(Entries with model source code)
-- -- --
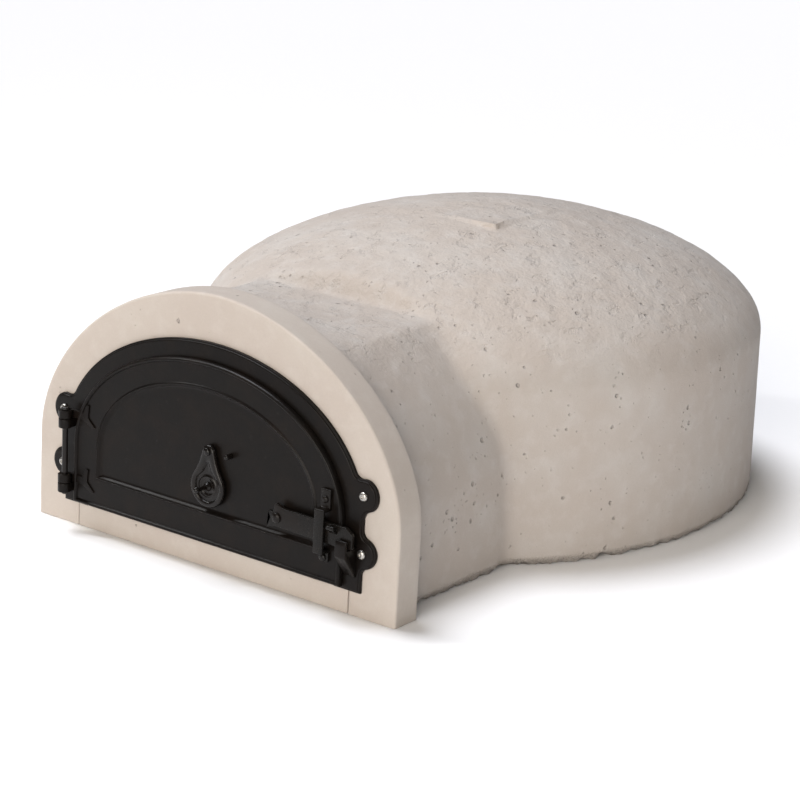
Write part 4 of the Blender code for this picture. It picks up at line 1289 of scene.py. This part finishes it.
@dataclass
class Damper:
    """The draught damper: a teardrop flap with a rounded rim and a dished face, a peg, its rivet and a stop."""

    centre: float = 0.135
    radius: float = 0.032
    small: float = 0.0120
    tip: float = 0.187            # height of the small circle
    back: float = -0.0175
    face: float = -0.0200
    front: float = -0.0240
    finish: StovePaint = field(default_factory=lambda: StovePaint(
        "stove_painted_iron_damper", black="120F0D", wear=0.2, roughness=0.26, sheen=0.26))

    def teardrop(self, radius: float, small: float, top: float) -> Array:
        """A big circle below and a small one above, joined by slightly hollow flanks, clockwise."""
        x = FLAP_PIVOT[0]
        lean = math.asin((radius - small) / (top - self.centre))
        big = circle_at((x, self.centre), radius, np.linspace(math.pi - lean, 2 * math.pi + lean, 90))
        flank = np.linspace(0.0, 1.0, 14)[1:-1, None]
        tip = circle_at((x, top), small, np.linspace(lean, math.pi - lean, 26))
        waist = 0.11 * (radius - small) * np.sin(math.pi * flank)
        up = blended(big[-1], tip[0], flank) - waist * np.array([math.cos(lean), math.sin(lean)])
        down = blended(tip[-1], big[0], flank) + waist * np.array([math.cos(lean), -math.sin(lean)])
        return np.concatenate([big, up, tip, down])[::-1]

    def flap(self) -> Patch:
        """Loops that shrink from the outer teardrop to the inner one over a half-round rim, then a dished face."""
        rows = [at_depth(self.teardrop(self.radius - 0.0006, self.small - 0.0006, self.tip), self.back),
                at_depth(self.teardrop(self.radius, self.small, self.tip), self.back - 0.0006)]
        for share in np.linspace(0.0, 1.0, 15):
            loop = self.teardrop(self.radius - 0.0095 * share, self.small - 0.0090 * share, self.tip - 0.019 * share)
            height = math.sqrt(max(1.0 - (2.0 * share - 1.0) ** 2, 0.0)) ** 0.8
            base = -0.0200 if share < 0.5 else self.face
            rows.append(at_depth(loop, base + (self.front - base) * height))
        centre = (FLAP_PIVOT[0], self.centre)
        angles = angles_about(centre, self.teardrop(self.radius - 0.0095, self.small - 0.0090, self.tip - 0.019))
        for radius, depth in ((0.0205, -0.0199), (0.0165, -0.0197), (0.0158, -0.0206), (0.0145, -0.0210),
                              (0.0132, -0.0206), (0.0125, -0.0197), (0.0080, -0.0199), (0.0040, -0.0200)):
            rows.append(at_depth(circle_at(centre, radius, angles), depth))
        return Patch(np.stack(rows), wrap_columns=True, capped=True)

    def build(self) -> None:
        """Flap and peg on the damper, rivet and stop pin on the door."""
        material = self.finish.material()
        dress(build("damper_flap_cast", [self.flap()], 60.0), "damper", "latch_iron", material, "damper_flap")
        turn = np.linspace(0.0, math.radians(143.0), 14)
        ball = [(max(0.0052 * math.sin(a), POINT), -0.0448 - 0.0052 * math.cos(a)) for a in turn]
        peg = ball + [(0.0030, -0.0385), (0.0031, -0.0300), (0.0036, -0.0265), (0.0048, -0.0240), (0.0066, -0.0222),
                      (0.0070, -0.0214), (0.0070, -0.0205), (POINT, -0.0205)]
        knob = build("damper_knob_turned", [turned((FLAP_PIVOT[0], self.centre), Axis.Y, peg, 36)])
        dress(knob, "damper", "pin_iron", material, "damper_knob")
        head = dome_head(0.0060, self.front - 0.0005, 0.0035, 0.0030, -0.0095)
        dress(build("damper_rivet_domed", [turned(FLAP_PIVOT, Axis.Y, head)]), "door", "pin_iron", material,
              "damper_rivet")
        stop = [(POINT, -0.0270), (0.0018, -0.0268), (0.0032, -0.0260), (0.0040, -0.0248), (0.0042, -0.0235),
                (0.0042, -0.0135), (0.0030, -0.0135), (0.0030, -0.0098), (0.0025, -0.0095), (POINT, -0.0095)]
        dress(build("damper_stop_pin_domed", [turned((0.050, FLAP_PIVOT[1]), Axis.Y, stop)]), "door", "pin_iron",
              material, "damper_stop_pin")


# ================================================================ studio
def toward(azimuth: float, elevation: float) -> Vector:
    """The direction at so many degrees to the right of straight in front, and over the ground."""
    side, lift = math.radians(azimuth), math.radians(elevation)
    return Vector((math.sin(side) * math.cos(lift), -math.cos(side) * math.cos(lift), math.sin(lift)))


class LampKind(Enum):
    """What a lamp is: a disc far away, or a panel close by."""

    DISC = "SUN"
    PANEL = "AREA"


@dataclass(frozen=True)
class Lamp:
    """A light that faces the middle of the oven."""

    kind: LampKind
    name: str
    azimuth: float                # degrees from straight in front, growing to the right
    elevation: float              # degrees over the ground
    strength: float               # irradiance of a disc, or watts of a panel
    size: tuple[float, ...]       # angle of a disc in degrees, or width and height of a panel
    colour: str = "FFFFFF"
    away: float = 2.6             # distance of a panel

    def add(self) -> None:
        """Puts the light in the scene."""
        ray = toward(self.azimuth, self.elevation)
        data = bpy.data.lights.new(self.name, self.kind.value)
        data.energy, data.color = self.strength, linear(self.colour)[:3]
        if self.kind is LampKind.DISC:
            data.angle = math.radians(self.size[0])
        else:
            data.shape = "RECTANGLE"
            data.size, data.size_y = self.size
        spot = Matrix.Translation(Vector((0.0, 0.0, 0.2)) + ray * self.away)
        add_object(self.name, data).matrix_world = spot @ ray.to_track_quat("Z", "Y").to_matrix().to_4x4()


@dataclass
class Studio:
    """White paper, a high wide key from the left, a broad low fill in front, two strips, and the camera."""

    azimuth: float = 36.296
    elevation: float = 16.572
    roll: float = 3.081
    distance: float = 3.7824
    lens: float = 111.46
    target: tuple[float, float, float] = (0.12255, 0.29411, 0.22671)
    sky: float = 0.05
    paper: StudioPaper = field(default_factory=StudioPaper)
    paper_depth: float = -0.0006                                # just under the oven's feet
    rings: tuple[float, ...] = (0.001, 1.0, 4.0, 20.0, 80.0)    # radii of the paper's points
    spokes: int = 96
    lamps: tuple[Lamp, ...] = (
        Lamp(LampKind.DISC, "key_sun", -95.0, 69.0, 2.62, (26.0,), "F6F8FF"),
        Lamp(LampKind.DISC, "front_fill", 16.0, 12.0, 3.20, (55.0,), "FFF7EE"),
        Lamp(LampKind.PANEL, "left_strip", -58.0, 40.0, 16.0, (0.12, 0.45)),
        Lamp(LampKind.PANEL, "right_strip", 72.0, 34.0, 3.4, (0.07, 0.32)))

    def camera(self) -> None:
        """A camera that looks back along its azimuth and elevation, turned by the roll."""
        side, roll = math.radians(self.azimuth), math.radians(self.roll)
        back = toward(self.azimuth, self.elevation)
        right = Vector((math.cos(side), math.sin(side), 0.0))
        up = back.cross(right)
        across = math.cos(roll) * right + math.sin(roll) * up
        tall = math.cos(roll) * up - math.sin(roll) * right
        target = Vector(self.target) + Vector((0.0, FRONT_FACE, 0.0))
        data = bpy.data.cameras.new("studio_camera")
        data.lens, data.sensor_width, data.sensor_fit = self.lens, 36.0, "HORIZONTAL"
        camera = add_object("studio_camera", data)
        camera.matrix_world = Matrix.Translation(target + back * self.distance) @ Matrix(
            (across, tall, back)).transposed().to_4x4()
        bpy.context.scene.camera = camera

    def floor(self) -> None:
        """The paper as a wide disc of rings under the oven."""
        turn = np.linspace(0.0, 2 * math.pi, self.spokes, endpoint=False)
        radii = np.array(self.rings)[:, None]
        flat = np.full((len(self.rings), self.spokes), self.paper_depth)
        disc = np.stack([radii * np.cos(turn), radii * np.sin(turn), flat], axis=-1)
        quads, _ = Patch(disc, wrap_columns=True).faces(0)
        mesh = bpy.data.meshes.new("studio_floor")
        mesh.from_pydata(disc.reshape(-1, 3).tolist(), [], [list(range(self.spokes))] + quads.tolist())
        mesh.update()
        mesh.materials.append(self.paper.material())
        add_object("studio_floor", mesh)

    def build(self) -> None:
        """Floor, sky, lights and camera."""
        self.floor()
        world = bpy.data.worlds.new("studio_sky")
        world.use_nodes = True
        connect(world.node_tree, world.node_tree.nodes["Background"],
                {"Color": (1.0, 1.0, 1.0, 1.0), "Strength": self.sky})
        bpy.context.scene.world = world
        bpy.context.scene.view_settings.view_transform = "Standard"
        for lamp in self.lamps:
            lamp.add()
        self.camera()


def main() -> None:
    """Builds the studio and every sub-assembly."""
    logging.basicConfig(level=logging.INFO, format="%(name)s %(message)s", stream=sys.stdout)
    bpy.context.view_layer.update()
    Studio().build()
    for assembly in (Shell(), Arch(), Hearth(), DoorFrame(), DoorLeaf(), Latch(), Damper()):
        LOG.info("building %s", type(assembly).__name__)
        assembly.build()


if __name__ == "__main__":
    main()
-- -- --
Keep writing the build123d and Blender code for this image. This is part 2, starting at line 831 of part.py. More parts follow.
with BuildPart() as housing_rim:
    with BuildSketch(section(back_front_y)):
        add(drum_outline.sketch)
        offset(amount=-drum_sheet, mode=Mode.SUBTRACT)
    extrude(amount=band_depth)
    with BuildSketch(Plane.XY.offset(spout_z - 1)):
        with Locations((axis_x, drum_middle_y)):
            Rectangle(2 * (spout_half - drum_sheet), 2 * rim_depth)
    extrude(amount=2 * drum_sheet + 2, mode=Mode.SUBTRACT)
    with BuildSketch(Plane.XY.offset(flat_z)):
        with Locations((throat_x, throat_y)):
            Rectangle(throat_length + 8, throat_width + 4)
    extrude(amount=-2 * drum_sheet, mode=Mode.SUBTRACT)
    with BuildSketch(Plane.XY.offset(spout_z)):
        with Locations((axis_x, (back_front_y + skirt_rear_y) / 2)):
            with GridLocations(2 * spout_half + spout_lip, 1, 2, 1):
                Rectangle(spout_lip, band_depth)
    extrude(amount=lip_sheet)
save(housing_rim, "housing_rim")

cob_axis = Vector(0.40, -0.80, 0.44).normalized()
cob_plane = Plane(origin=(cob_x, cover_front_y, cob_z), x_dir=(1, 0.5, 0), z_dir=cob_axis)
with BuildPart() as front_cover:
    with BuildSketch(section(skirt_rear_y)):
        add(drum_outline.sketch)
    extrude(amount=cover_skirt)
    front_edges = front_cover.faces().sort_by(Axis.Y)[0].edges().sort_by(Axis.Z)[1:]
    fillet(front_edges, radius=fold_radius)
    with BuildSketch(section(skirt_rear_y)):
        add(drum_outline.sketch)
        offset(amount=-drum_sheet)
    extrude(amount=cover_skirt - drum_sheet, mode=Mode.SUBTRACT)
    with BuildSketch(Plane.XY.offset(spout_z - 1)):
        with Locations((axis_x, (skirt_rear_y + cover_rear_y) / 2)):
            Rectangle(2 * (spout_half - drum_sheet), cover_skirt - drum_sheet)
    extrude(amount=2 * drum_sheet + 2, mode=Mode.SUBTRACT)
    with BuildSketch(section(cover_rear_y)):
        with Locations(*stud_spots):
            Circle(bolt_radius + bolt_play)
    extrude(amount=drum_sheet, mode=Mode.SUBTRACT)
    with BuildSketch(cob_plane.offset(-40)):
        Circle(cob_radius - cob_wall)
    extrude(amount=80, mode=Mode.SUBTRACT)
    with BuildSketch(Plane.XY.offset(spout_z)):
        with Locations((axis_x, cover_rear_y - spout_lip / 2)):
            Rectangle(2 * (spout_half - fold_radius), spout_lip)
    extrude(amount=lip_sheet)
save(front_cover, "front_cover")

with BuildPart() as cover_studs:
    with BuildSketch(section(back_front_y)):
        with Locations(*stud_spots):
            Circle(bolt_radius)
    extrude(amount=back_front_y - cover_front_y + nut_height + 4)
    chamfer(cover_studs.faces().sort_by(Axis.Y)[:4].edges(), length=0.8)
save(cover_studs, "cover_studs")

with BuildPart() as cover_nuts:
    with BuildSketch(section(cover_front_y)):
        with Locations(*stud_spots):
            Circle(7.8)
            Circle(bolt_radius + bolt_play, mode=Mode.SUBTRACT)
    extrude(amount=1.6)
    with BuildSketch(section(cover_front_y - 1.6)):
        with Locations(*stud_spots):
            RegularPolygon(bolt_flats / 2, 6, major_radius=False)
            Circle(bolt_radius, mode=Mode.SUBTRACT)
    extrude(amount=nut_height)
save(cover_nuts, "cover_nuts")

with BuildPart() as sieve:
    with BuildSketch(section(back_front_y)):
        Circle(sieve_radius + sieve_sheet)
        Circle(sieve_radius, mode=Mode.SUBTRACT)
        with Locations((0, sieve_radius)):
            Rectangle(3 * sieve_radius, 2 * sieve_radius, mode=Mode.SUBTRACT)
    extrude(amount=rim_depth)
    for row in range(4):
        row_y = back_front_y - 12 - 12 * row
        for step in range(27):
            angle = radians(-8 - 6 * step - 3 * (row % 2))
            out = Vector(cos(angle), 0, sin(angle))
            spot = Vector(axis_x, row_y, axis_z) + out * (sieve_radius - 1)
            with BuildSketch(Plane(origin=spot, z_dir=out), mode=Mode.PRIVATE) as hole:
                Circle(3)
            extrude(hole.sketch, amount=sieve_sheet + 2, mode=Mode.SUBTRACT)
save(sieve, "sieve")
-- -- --
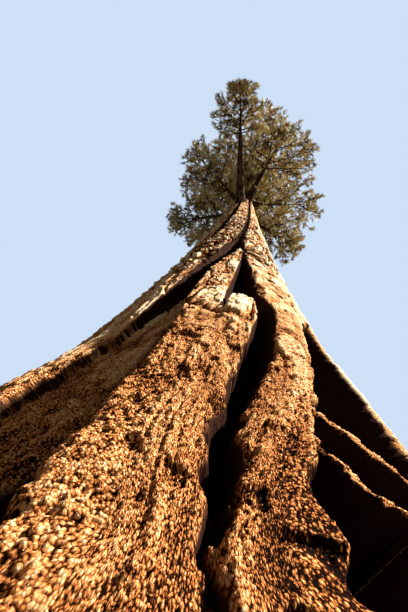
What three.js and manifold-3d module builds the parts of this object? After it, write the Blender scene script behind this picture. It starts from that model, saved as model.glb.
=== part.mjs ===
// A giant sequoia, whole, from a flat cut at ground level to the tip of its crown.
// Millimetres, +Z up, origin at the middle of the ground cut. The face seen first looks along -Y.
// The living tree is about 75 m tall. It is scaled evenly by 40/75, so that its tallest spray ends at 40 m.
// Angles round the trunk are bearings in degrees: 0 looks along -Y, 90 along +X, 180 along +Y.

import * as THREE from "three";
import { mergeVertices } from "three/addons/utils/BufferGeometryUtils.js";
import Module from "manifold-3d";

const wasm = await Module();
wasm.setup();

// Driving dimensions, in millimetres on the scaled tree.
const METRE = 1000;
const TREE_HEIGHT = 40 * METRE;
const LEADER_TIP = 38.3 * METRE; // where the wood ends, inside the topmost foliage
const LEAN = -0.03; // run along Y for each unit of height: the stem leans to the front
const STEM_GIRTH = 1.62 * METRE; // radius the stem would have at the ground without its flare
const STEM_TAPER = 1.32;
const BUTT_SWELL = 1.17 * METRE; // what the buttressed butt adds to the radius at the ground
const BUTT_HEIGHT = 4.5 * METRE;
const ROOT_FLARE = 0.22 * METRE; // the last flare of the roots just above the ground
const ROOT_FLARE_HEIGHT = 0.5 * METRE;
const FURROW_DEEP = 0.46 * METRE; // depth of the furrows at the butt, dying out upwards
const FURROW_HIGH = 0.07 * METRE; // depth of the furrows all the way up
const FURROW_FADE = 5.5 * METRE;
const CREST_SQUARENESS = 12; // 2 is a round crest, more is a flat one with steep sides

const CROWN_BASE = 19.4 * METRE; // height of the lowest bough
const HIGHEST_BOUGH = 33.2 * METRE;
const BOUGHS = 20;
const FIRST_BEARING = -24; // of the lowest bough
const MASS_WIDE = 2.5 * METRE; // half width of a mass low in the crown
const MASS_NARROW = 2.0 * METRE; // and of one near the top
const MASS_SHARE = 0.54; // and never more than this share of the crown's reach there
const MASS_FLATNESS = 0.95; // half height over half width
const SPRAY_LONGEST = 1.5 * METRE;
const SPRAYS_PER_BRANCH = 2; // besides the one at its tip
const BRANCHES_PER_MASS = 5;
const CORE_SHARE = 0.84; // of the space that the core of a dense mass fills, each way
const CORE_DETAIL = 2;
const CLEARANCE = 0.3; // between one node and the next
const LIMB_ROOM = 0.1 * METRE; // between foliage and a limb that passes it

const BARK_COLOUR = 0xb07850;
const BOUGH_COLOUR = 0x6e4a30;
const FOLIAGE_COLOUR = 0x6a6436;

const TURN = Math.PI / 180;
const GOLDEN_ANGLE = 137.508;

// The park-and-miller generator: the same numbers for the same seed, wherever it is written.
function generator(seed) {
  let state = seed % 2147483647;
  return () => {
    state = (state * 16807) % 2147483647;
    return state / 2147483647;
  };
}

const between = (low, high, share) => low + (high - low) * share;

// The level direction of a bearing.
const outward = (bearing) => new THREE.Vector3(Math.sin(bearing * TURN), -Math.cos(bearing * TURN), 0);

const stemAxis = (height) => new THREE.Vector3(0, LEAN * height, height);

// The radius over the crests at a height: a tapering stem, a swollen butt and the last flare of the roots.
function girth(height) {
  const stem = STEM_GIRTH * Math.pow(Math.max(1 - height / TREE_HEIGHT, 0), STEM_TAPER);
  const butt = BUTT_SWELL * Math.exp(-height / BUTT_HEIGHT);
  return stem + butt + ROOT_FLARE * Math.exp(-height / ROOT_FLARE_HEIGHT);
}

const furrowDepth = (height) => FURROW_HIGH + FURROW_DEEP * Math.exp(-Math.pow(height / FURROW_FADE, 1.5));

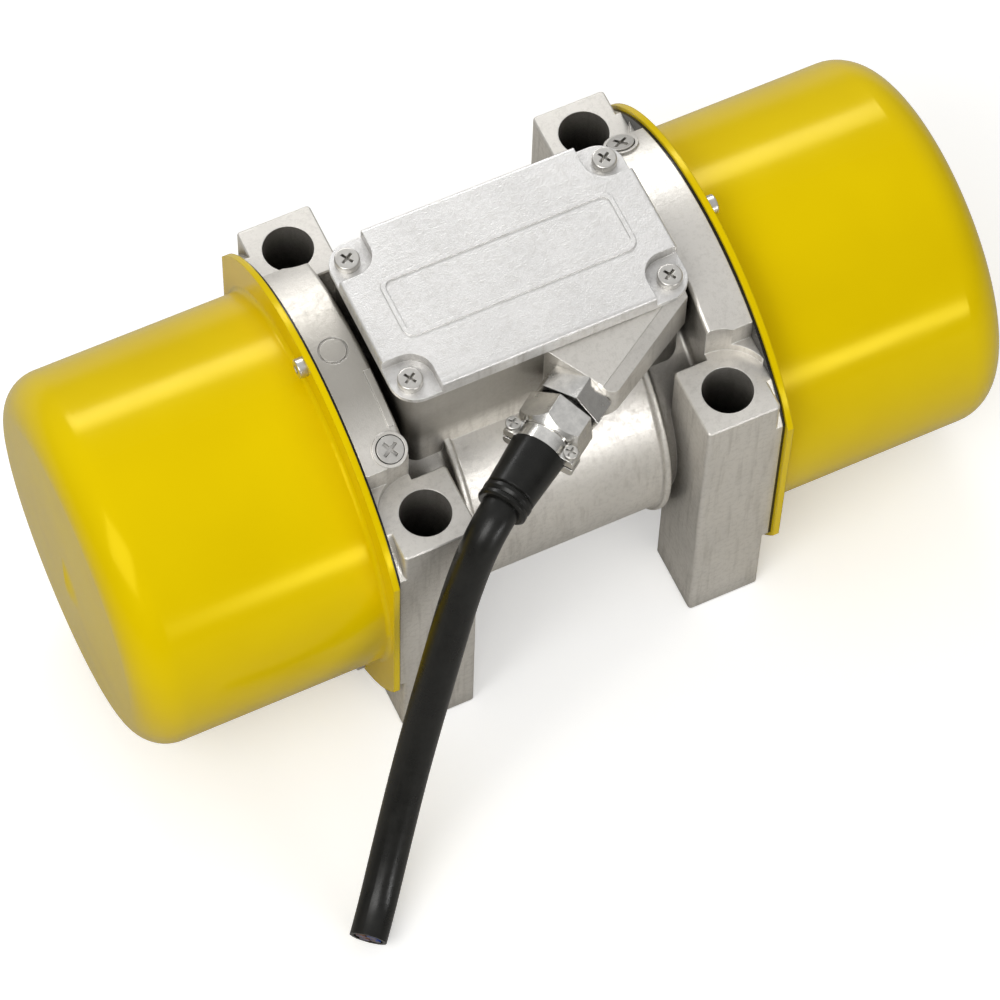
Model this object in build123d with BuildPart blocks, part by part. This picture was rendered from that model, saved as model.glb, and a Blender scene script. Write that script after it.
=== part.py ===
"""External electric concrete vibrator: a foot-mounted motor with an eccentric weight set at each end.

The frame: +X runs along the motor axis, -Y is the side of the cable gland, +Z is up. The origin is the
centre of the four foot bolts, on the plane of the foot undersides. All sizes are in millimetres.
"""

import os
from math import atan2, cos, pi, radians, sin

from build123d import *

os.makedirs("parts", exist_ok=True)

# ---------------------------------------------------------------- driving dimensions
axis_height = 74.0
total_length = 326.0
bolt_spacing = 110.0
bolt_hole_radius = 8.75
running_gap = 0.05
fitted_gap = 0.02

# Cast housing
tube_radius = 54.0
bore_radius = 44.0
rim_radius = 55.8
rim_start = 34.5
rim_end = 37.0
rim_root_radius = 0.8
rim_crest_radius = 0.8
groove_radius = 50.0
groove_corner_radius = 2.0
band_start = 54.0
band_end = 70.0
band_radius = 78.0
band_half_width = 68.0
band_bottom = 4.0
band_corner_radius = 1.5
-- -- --
▸ Task description
Extract exactly the run of lines beginning at the line with "Write part 4" and ending at the line with "draught damper: a", including both ends and nothing beyond them.

▸ Solution
Write part 4 of the Blender code for this picture. It picks up at line 1289 of scene.py. This part finishes it.
@dataclass
class Damper:
    """The draught damper: a teardrop flap with a rounded rim and a dished face, a peg, its rivet and a stop."""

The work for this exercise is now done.